Ken Barnes gave the album a rave review in Rolling Stone, commenting, "Musically there's more going on than in ten Yes albums, yet it's generally as accessible as a straight pop band (though less so than the two preceding 10cc LPs)." He particularly praised the album for being ambitious without being excessive or pretentious, and for its lyrical content.

Village Voice critic Robert Christgau panned the album, remarking of the song "I'm Not in Love": "stretching your only decent melody (a non-satirical love song) over six tedious minutes, is that a joke?"

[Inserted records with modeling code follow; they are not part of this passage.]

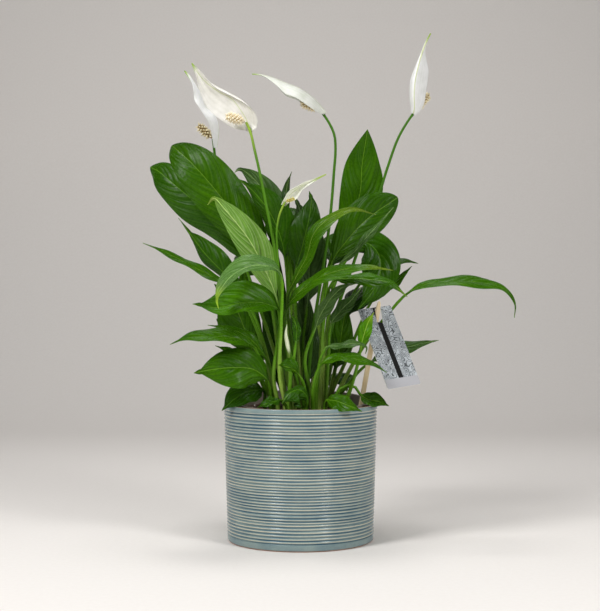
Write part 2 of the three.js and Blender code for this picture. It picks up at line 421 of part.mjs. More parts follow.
// ---- blooms -------------------------------------------------------------------------------------
// A spathe is a thin blade through three seen lines: its left margin, its midrib and its right
// margin. It starts round the stem, at the last stalk point but one, and ends at its tip. The
// spadix reaches from the stem's end to one more seen point.
const BLOOMS = [
  { name: 'bloom_far_left', root: [-10, 22],
    stalk: [[-22, 200, 30], [-46, 265, 32], [-68, 322, 28], [-79, 354, 22], [-80, 362, 20],
      [-81, 370, 19]],
    left: [[-83, 378, 10], [-86.5, 388, 6], [-93, 397, 6], [-98, 406, 10], [-99, 418, 14]],
    rib: [[-76, 381, 25], [-79, 391, 26], [-88, 400, 26], [-93, 413, 24],
      [-103, 429, 20]],
    right: [[-78, 380, 36], [-82, 391, 40], [-90, 401, 38], [-96, 413, 30],
      [-101, 424, 23]],
    tip: [-108, 433.5, 19], spadix: [-96, 384, 13], radius: 4.6,
    face: 1 },
  { name: 'bloom_left', root: [-6, -20],
    stalk: [[-11, 150, -28], [-15, 180, -34], [-19, 225, -41], [-25, 275, -44], [-30.5, 303, -45],
      [-37.5, 338, -42], [-42.5, 360, -38], [-46.5, 377, -35], [-50.5, 385.5, -35]],
    left: [[-50, 377.5, -30], [-60, 379.5, -30], [-73, 387, -28], [-86, 398, -26], [-93, 414, -24],
      [-97, 429, -21]],
    rib: [[-49.5, 387, -28], [-55.5, 397, -25], [-64, 407.5, -20], [-76, 414, -17], [-89, 424, -17],
      [-97, 434, -18]],
    right: [[-41, 380, -34], [-39.5, 387, -36], [-46, 398, -36], [-63, 410, -29], [-80, 419, -23],
      [-94, 434, -20]],
    tip: [-101, 441, -18], spadix: [-70, 392, -41], radius: 5.6 },
  { name: 'bloom_middle', root: [6, -3],
    stalk: [[10, 180, -3], [19, 240, -3], [26, 285, -3], [28.5, 308, -3], [31, 340, -3],
      [32.4, 360, -3], [31.5, 373, -3], [28, 382, -2], [21.5, 392.5, -2], [18, 397, -2]],
    left: [[15, 395, -10], [8, 398, -16], [-3, 405, -18], [-14, 409, -15], [-23, 420, -10],
      [-34, 428, -5]],
    rib: [[19, 399.5, 0], [11, 408, 0], [0, 416, 0], [-12, 421, 0], [-26, 426.5, 0],
      [-37, 429.5, 0]],
    right: [[16, 396, 9], [9, 399, 16], [-3, 406, 18], [-14, 410, 15], [-23, 420, 10],
      [-34, 428, 5]],
    tip: [-46, 430, 0], spadix: [-1, 403.5, -2], radius: 4.2, face: 1 },
  { name: 'bloom_right', root: [17, 9],
    stalk: [[30, 200, 14], [48, 252, 12], [62, 292, 9], [73, 320, 8], [80, 342, 6], [90, 370, 4],
      [99, 386, 3], [104, 393, 3], [106.5, 397, 4]],
    left: [[102, 399, 4], [100.5, 409, 6], [101.5, 424, 7], [106.5, 435, 7], [111, 448, 6],
      [114, 457, 5]],
    rib: [[105.3, 399, -2], [105, 410, -4], [106, 424, -5], [109, 438, -4], [112.5, 450, 0],
      [115.5, 458, 3]],
    right: [[109.5, 395, 5], [114, 402, 8], [117, 418, 10], [118, 432, 10], [115.5, 447, 7],
      [116.5, 457, 5]],
    tip: [121, 469, 4], spadix: [118, 411.5, 23], radius: 4.3,
    face: 1 },
  { name: 'bloom_young', root: [3, -27],
    stalk: [[-9, 170, -38], [-18, 225, -47], [-21, 262, -50], [-22, 285, -50], [-19.5, 300, -50],
      [-16, 308.5, -50], [-14, 312, -50.5]],
    left: [[-15, 315, -52], [-9, 323, -54], [-1, 328, -53], [7.2, 331, -51.5]],
    rib: [[-13, 314, -47.5], [-8, 320, -47], [0, 325.5, -47], [8.8, 330, -49]],
    right: [[-10.5, 311, -49.5], [-4, 314.5, -51], [1.5, 321.5, -53], [8.3, 328, -51.5]],
    tip: [25, 338, -50], spadix: [-5, 315, -58], radius: 2.3,
    thick: 0.75 },
];
const BUD = { root: [-8.3, -36.5], stalk: [[-10, 140, -41], [-10, 160, -45]],
  rib: [[-10, 170, -47], [-12, 180, -49], [-13.5, 190, -50], [-12.5, 199, -50]],
  half: [2, 2], thick: 0.7, wave: 0, steps: 5, stalkSteps: 3 };

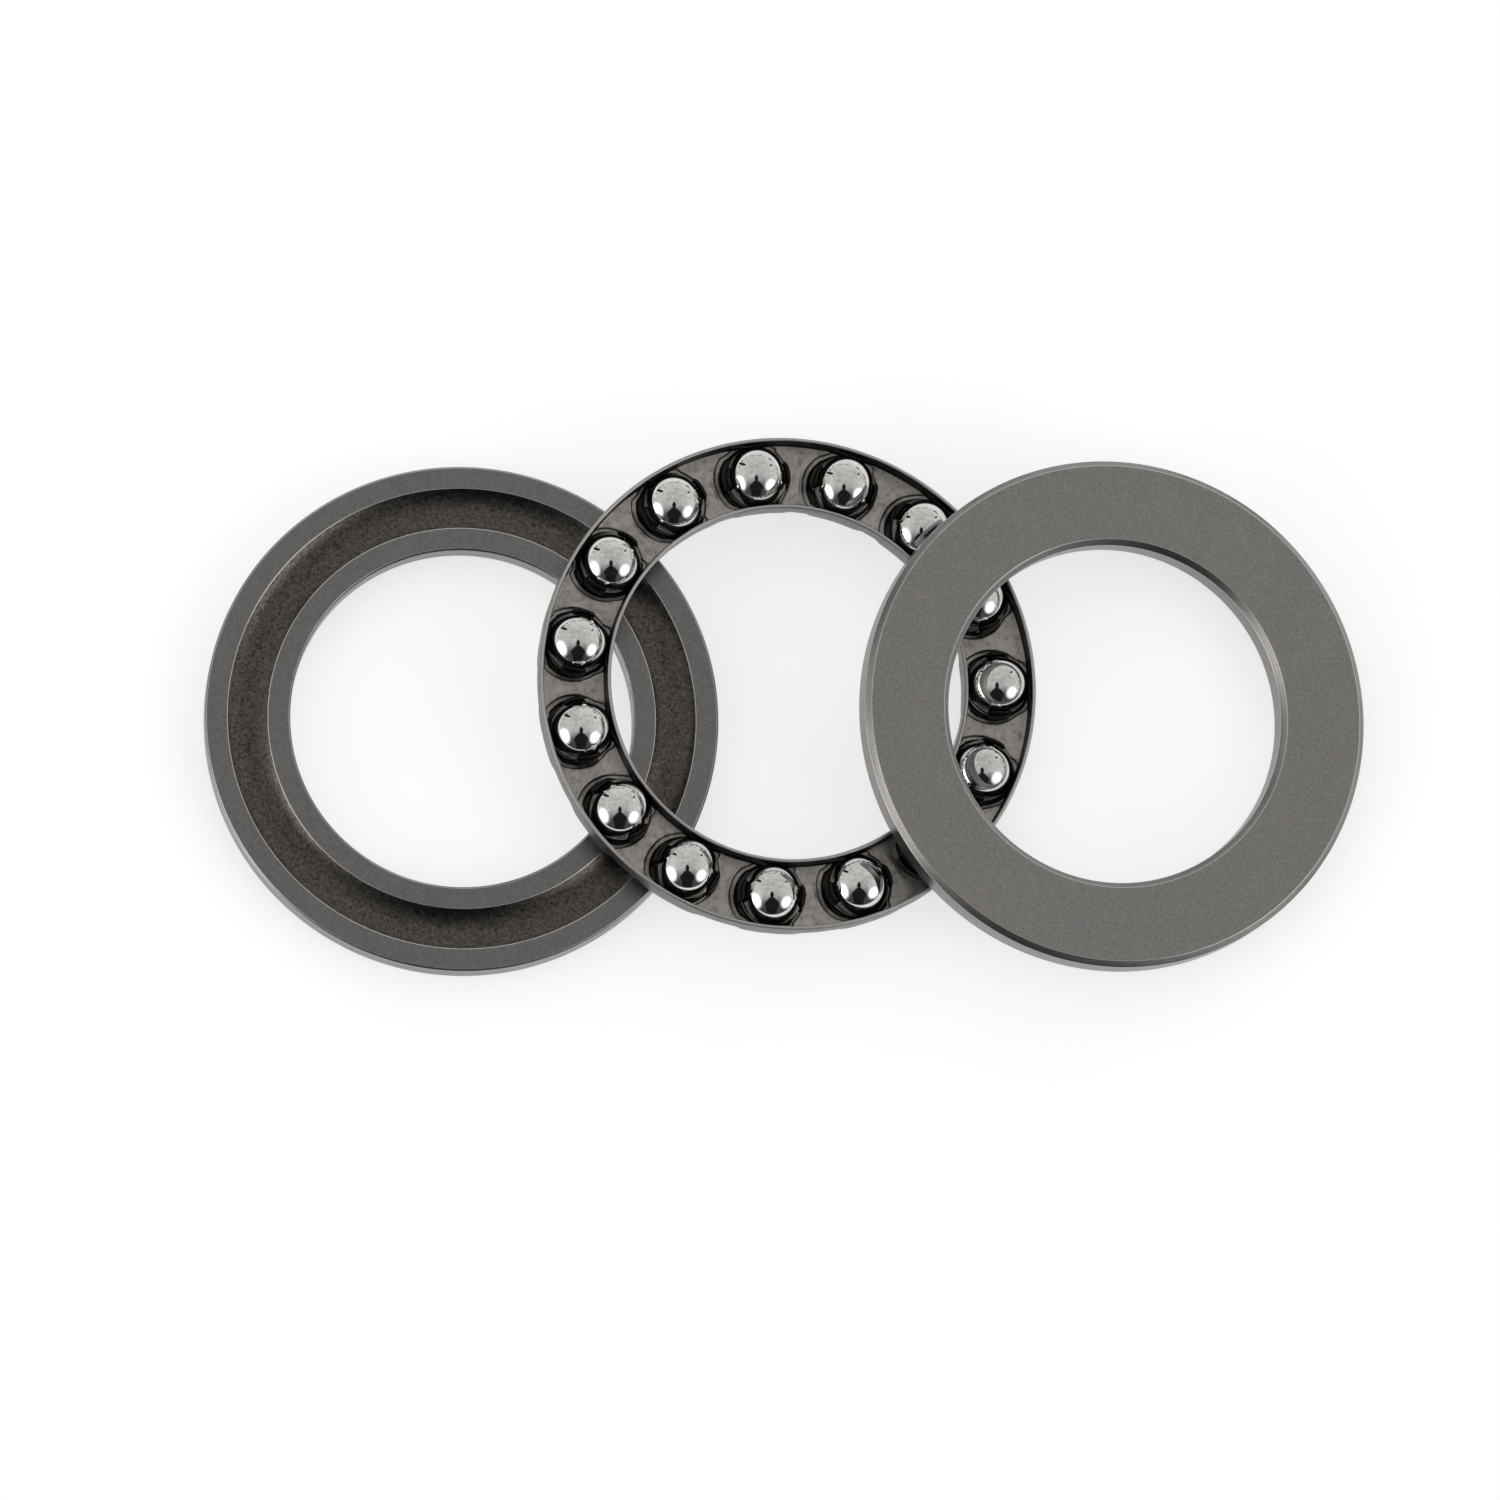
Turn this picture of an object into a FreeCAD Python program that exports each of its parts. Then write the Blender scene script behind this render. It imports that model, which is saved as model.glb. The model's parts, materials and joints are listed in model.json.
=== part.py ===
import FreeCAD, Part
import math
import os

from FreeCAD import Vector

# Single-direction thrust ball bearing of the 40 x 60 x 13 mm size, taken apart and laid out in a fan:
# the housing washer lies flat with its raceway up, the cage full of balls leans on it, and the shaft
# washer, with its raceway down, leans on the cage.
# Frame: millimetres, +Z up. The origin is the centre of the housing washer's back face, which lies on
# the plane z = 0, and the fan runs along +X.

# Washers, both ground from bearing steel to the same section.
bore_diameter = 40.0
outside_diameter = 60.0
assembled_height = 13.0
raceway_depth = 0.85
raceway_conformity = 0.52
back_chamfer = 0.65
raceway_side_chamfer = 0.2

# Row of balls, on the circle midway between the bore and the outside of the washers.
ball_count = 15
ball_diameter = 7.144
first_ball_angle = 97.9

# Cage, pressed from one sheet into a channel with a drawn cup under each ball.
# Heights are from its middle plane, where the ball centres lie; gaps are from a ball to what is beside it.
sheet = 0.45
outer_rim_gap = 0.278
inner_rim_gap = 0.078
rim_top = 1.7
web_top = -0.6
bend_radius = 0.6
ball_play = 0.075
cup_step = 0.3
cup_gap = 0.728
claw_sheet = 0.4
claw_width = 3.0
claw_top = 1.7

# Places of the centres in plan, and the gap left between pieces that lean on each other.
cage_place = (37.75, 3.8)
shaft_washer_place = (75.5, 0.5)
rest_gap = 0.05

# Worked out from the values above.
bore_radius = bore_diameter / 2
outside_radius = outside_diameter / 2
ball_radius = ball_diameter / 2
pitch_radius = (bore_radius + outside_radius) / 2
raceway_radius = raceway_conformity * ball_diameter
washer_height = (assembled_height - ball_diameter) / 2 + raceway_depth
cage_inner_radius = pitch_radius - ball_radius - inner_rim_gap - sheet
cage_outer_radius = pitch_radius + ball_radius + outer_rim_gap + sheet
web_bottom = web_top - sheet
cup_floor = web_bottom - cup_step
cup_bottom = cup_floor - sheet
cup_radius = ball_radius + cup_gap
seat_radius = ball_radius + ball_play
ball_slip = ball_play - rest_gap
ball_pitch_angle = 360.0 / ball_count


def revolve(edges):
    """A solid of revolution about Z of a closed outline in the XZ plane."""
    face = Part.Face(Part.Wire(edges))
    return face.revolve(Vector(0, 0, 0), Vector(0, 0, 1), 360)


def corners(points):
    """The straight edges that join the (radius, height) points in turn, left open at the end."""
    spots = [Vector(radius, 0, height) for radius, height in points]
    return [Part.makeLine(a, b) for a, b in zip(spots, spots[1:])]


def bend(start, middle, end):
    """A round edge through three (radius, height) points."""
    spots = [Vector(radius, 0, height) for radius, height in (start, middle, end)]
    return Part.Arc(*spots).toShape()


def tube(inner, outer, low, high):
    """A plain ring about Z."""
    outside = Part.makeCylinder(outer, high - low, Vector(0, 0, low))
    return outside.cut(Part.makeCylinder(inner, high - low, Vector(0, 0, low)))


def make_washer():
    """One washer about Z, its back face on z = 0 and its raceway at the top."""
    depth_left = raceway_radius - raceway_depth
    half_width = math.sqrt(raceway_radius ** 2 - depth_left ** 2)
    groove_outer = (pitch_radius + half_width, washer_height)
    groove_bottom = (pitch_radius, washer_height - raceway_depth)
    groove_inner = (pitch_radius - half_width, washer_height)
    inner_side = [
        groove_inner,
        (bore_radius + raceway_side_chamfer, washer_height),
        (bore_radius, washer_height - raceway_side_chamfer),
        (bore_radius, back_chamfer),
        (bore_radius + back_chamfer, 0),
        (outside_radius - back_chamfer, 0),
        (outside_radius, back_chamfer),
        (outside_radius, washer_height - raceway_side_chamfer),
        (outside_radius - raceway_side_chamfer, washer_height),
        groove_outer,
    ]
    return revolve(corners(inner_side) + [bend(groove_outer, groove_bottom, groove_inner)])


def make_channel():
    """The cage's open channel: two upright rims and the flat web between them, bent from one sheet."""
    slack = bend_radius * (1 - math.sqrt(0.5))
    outer = cage_outer_radius
    inner = cage_inner_radius
    inside = [
        (inner, web_bottom + bend_radius),
        (inner, rim_top),
        (inner + sheet, rim_top),
        (inner + sheet, web_top),
        (outer - sheet, web_top),
        (outer - sheet, rim_top),
        (outer, rim_top),
        (outer, web_bottom + bend_radius),
    ]
    underside = [(outer - bend_radius, web_bottom), (inner + bend_radius, web_bottom)]
    outer_bend = bend(inside[-1], (outer - slack, web_bottom + slack), underside[0])
    inner_bend = bend(underside[1], (inner + slack, web_bottom + slack), inside[0])
    return revolve(corners(inside) + [outer_bend] + corners(underside) + [inner_bend])


def around(shape):
    """Copies of a shape, one at each ball's place round the cage."""
    copies = []
    for index in range(ball_count):
        copy = shape.copy()
        copy.rotate(Vector(0, 0, 0), Vector(0, 0, 1), first_ball_angle + index * ball_pitch_angle)
        copies.append(copy)
    return copies


def make_cage():
    """The cage about Z, with a cup, a round seat and two claws at each ball."""
    centre = Vector(pitch_radius, 0, 0)
    below = Vector(pitch_radius, 0, cup_bottom)
    cup = Part.makeCylinder(cup_radius + sheet, web_top - cup_bottom, below)
    cup = cup.common(tube(cage_inner_radius, cage_outer_radius, cup_bottom, web_top))
    well = Part.makeCylinder(cup_radius, rim_top - cup_floor, Vector(pitch_radius, 0, cup_floor))
    well = well.common(tube(cage_inner_radius + sheet, cage_outer_radius - sheet, cup_floor, rim_top))
    seat = Part.makeSphere(seat_radius, centre)
    shell = Part.makeSphere(seat_radius + claw_sheet, centre).cut(seat)
    claw_bottom = (cup_floor + cup_bottom) / 2
    reach = 2 * (seat_radius + claw_sheet)
    band_corner = Vector(pitch_radius - claw_width / 2, -reach / 2, claw_bottom)
    claws = shell.common(Part.makeBox(claw_width, reach, claw_top - claw_bottom, band_corner))
    cage = make_channel().fuse(around(cup))
    cage = cage.cut(around(well))
    cage = cage.cut(around(seat))
    return cage.fuse(around(claws))


def ring_spots(place, height, lean, heading, radius, level, count=720):
    """Points round one circle of a ring whose centre stands at a place and height, leaning to a heading."""
    downhill = Vector(math.cos(heading), math.sin(heading), 0)
    across = Vector(-math.sin(heading), math.cos(heading), 0)
    normal = downhill * math.sin(lean) + Vector(0, 0, math.cos(lean))
    slope = downhill * math.cos(lean) - Vector(0, 0, math.sin(lean))
    centre = Vector(place[0], place[1], height) + normal * level
    spots = []
    for step in range(count):
        turn = 2 * math.pi * step / count
        spots.append(centre + slope * (radius * math.cos(turn)) + across * (radius * math.sin(turn)))
    return spots


def distance_to_section(spot, pose, inner, outer, low, high):
    """How far a point is from a plain ring of that section, which stands in a pose (centre, normal)."""
    centre, normal = pose
    offset = spot - centre
    level = offset.dot(normal)
    radius = (offset - normal * level).Length
    beside = max(inner - radius, radius - outer, 0.0)
    above = max(low - level, level - high, 0.0)
    return math.hypot(beside, above)


def gap_between(washer_pose, washer_levels, cage_pose):
    """The gap between a washer and all that the balls and the cage sweep as the cage turns."""
    cage_place_now, cage_height, cage_lean, cage_heading = cage_pose
    low, high = washer_levels
    section = (bore_radius, outside_radius, low, high)
    gaps = []
    for radius in (pitch_radius - ball_slip, pitch_radius + ball_slip):
        for spot in ring_spots(cage_place_now, cage_height, cage_lean, cage_heading, radius, 0):
            gaps.append(distance_to_section(spot, washer_pose, *section) - ball_radius)
    for radius in (cage_inner_radius, cage_outer_radius):
        for level in (cup_bottom, rim_top):
            for spot in ring_spots(cage_place_now, cage_height, cage_lean, cage_heading, radius, level):
                gaps.append(distance_to_section(spot, washer_pose, *section))
    return min(gaps)


def ring_normal(lean, heading):
    """The upward axis of a ring that leans by an angle, its low side to a heading."""
    flat = math.sin(lean)
    return Vector(flat * math.cos(heading), flat * math.sin(heading), math.cos(lean))


def cage_rest_height(lean):
    """Height of the cage's centre when the lowest ball or rim just meets the surface it lies on."""
    ball_drop = (pitch_radius + ball_slip) * math.sin(lean) + ball_radius
    rim_drop = cage_outer_radius * math.sin(lean) - cup_bottom * math.cos(lean)
    return max(ball_drop, rim_drop)


def washer_rest_height(lean):
    """Height of the centre of the shaft washer's raceway side when its low edge meets the surface."""
    edge_drop = outside_radius * math.sin(lean) - raceway_side_chamfer * math.cos(lean)
    face_drop = (outside_radius - raceway_side_chamfer) * math.sin(lean)
    return max(edge_drop, face_drop)


def smallest_lean(gap_at):
    """The least lean, in radians, that leaves the rest gap: the pieces just short of touching."""
    low = 0.0
    high = math.radians(40)
    for _ in range(24):
        middle = (low + high) / 2
        if gap_at(middle) < rest_gap:
            low = middle
        else:
            high = middle
    return high


def turned(shape, lean, heading, place, height):
    """The shape, leaning to a heading, with its own origin carried to a place and height."""
    shape = shape.copy()
    across = Vector(-math.sin(heading), math.cos(heading), 0)
    turn = FreeCAD.Rotation(across, math.degrees(lean))
    shape.Placement = FreeCAD.Placement(Vector(place[0], place[1], height), turn).multiply(shape.Placement)
    return shape


def save(shape, node):
    """Write one piece, after checking that it is one sound solid."""
    if not shape.isValid() or len(shape.Solids) != 1:
        raise ValueError(node + " is not one sound solid")
    shape.Solids[0].exportStep("parts/" + node + ".step")
    print(node, "volume", round(shape.Volume, 2), "mm3")


os.makedirs("parts", exist_ok=True)

washer = make_washer()
save(washer, "housing_washer")

# The cage leans along the line from the housing washer's centre to its own.
cage_heading = math.atan2(cage_place[1], cage_place[0])
flat_pose = (Vector(0, 0, 0), Vector(0, 0, 1))


def cage_gap(lean):
    pose = (cage_place, cage_rest_height(lean), lean, cage_heading)
    return gap_between(flat_pose, (0, washer_height), pose)


cage_lean = smallest_lean(cage_gap)
cage_height = cage_rest_height(cage_lean)
save(turned(make_cage(), cage_lean, cage_heading, cage_place, cage_height), "cage")

# Every ball has rolled down the slope to the low side of its pocket.
slip = Vector(ball_slip * math.cos(cage_heading), ball_slip * math.sin(cage_heading), 0)
for index, ball in enumerate(around(Part.makeSphere(ball_radius, Vector(pitch_radius, 0, 0))), start=1):
    ball.translate(slip)
    save(turned(ball, cage_lean, cage_heading, cage_place, cage_height), "ball_%02d" % index)

# The shaft washer leans the same way on the cage, from the cage's centre to its own.
shaft_heading = math.atan2(shaft_washer_place[1] - cage_place[1], shaft_washer_place[0] - cage_place[0])


def shaft_washer_gap(lean):
    centre = Vector(shaft_washer_place[0], shaft_washer_place[1], washer_rest_height(lean))
    pose = (centre, ring_normal(lean, shaft_heading))
    cage_pose = (cage_place, cage_height, cage_lean, cage_heading)
    return gap_between(pose, (0, washer_height), cage_pose)


shaft_lean = smallest_lean(shaft_washer_gap)
shaft_height = washer_rest_height(shaft_lean)
upside_down = washer.copy()
upside_down.rotate(Vector(0, 0, washer_height / 2), Vector(1, 0, 0), 180)
save(turned(upside_down, shaft_lean, shaft_heading, shaft_washer_place, shaft_height), "shaft_washer")

cage_axis = ring_normal(cage_lean, cage_heading)
shaft_axis = ring_normal(shaft_lean, shaft_heading)
print("washer height", washer_height)
print("cage lean", math.degrees(cage_lean), "centre", cage_place, cage_height, "axis", cage_axis)
print("shaft washer lean", math.degrees(shaft_lean), "raceway side centre", shaft_washer_place, shaft_height)
print("shaft washer axis", shaft_axis)
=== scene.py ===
import json
import math

import bmesh
import bpy
from mathutils import Matrix, Vector


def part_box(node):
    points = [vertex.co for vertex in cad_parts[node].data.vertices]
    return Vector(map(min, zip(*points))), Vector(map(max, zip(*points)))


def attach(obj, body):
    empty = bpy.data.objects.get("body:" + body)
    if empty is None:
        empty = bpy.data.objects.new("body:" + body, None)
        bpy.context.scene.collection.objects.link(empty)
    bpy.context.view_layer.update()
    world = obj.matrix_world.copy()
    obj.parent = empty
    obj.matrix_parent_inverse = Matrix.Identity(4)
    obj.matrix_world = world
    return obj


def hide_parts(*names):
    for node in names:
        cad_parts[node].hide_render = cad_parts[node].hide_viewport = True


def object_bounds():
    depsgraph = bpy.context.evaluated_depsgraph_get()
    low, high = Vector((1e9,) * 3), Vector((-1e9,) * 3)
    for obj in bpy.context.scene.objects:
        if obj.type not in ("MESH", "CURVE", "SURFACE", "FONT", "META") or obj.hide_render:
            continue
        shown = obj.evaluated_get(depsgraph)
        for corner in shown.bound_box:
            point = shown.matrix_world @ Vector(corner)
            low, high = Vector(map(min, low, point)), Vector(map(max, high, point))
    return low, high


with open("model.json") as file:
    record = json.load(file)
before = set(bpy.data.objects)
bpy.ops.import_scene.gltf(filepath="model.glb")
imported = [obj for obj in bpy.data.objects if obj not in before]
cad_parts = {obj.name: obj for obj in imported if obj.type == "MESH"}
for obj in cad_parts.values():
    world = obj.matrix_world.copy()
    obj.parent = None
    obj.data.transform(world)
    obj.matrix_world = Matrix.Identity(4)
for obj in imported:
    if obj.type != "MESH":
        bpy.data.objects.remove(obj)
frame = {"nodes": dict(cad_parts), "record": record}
cad_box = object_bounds()

# Housing washer: a plain ring turned from bearing steel, hardened through and ground all over, with
# a round raceway groove in its upper face. It lies loose, back face down. The ring is its outline
# carried round a circle, with every edge broken by a small radius.

mounts = {mount["name"]: mount for mount in frame["record"]["mounts"]}
housing_low, housing_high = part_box("housing_washer")
outside_radius = (housing_high.x - housing_low.x) / 2
washer_height = housing_high.z - housing_low.z
bore_radius = mounts["housing_washer_bore"]["dims"]["r_mm"] / 1000
pitch_radius = (outside_radius + bore_radius) / 2
raceway_radius = 0.003715
raceway_depth = 0.00085
back_chamfer = 0.00065
raceway_side_chamfer = 0.0002
edge_break = 0.00007
lip_break = 0.00009
edge_hold = 0.00003
lip_clearance = 0.00003
face_clearance = 0.00004
line_density = 14000
fine_relief = 0.000006
groove_steps = 18
ring_steps = 384


def put(tree, kind, inputs=(), **settings):
    """Add a node, set its properties, and set or link the inputs given as (name, value or socket)."""
    made = tree.nodes.new(kind)
    for label, choice in settings.items():
        setattr(made, label, choice)
    for label, value in inputs:
        if isinstance(value, bpy.types.NodeSocket):
            tree.links.new(value, made.inputs[label])
        else:
            made.inputs[label].default_value = value
    return made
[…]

The first single "Life Is a Minestrone" was another UK Top 10 for the band, peaking at No. 7. Their biggest success came with the song that sold the album, "I'm Not in Love", which gave the band their second UK No. 1 in June 1975, staying there for two weeks. The song also provided them with their first major US chart success when the song reached No. 2.

Professional ratings
Review scores
| Source | Rating |
| Allmusic | Star Half star |
| Christgau's Record Guide | D+ |

== Track listing ==

Side one
| No. | Title | Writer(s) | Lead vocals | Length |
|---|---|---|---|---|
| 1. | "Une nuit a Paris" "One Night in Paris"; "The Same Night in Paris"; "Later That Same Night in Paris"; | Lol Creme; Kevin Godley; | Stewart, Creme, Gouldman, and Godley | 8:40 |
| 2. | "I'm Not in Love" | Eric Stewart; Graham Gouldman; | Stewart | 6:08 |
| 3. | "Blackmail" | Stewart; Gouldman; | Stewart, Creme, Gouldman, and Godley | 4:28 |
| Total length: |  |  |  | 19:16 |

Side two
| No. | Title | Writer(s) | Lead vocals | Length |
|---|---|---|---|---|
| 4. | "The Second Sitting for the Last Supper" | Stewart; Creme; Gouldman; Godley; | Stewart | 4:25 |
| 5. | "Brand New Day" | Creme; Godley; | Godley and Stewart | 4:04 |
| 6. | "Flying Junk" | Stewart; Gouldman; | Stewart | 4:10 |
| 7. | "Life Is a Minestrone" | Stewart; Creme; | Creme | 4:42 |
| 8. | "The Film of My Love" | Creme; Godley; | Gouldman | 5:07 |
| Total length: |  |  |  | 22:28 |

=== Bonus tracks on the 1997 CD edition===

| No. | Title | Writer(s) | Lead vocals | Length |
|---|---|---|---|---|
| 9. | "Channel Swimmer" | Godley; Gouldman; | Gouldman | 2:50 |
| 10. | "Good News" | Godley; Creme; | Godley with Creme | 3:48 |
| Total length: |  |  |  | 48:22 |

===Additional bonus tracks on Japanese edition===

| No. | Title | Writer(s) | Lead vocals | Length |
|---|---|---|---|---|
| 11. | "Life Is a Minestrone (Single edit)" | Stewart; Creme; | Creme | 4:08 |
| 12. | "I'm Not in Love (Single edit)" | Stewart; Gouldman; | Stewart | 3:46 |
| Total length: |  |  |  | 56:16 |

== Personnel ==
Adapted from the liner notes of the album:
- 10cc
- Eric Stewart – lead (1, 2, 4–6) and backing vocals (1, 3–5, 7, 8), electric (3–8) and steel guitars (1, 3), Fender Rhodes electric piano (2, 4, 6), piano (3, 4, 6), organ (8), percussion (8)
- Lol Creme – lead (1, 3, 7) and backing vocals (all tracks), piano (all but 3), Fender Rhodes electric piano (1, 7), organ (3), Moog synthesizer (5), percussion (1, 4, 7, 8), electric (4, 7) and acoustic guitars (6), Gizmo (3, 5), vibraphone (1), violins (5), autoharp (6), mandolin (8)
- Graham Gouldman – lead (1, 3, 8) and backing vocals (all but 8), bass guitar (all tracks), electric (2–4, 7, 8) and acoustic guitars (6, 7), percussion (1), double bass (5), autoharp (6), mandolin (8)
- Kevin Godley – lead (1, 3, 5) and backing vocals (all tracks), drums (1, 3, 4, 6, 7), bass drum (5), timpani (1, 5), marimba (5), timbales (7), bongos (8), percussion (1, 4, 6–8), Moog synthesizer (2), cellos (5)
- Technical
- 10cc – production
- Hipgnosis – cover design
- Humphrey Ocean – cover illustration

==Charts==

===Weekly charts===

| Chart (1975) | Peak position |
|---|---|
| Australian Albums (Kent Music Report) | 9 |
| Canada Top Albums/CDs (RPM) | 5 |
| New Zealand Albums (RMNZ) | 37 |
| UK Albums (OCC) | 3 |
| US Billboard 200 | 15 |

===Year-end charts===

| Chart (1975) | Position |
|---|---|
| Canada Top Albums/CDs (RPM) | 32 |
| UK Albums (OCC) | 17 |
| US Billboard 200 | 80 |

==Certifications==

| Region | Certification | Certified units/sales |
| Australia (ARIA) | Gold | 20,000^{^} |
| United Kingdom (BPI) | Gold | 100,000^{^} |
^{^} Shipments figures based on certification alone.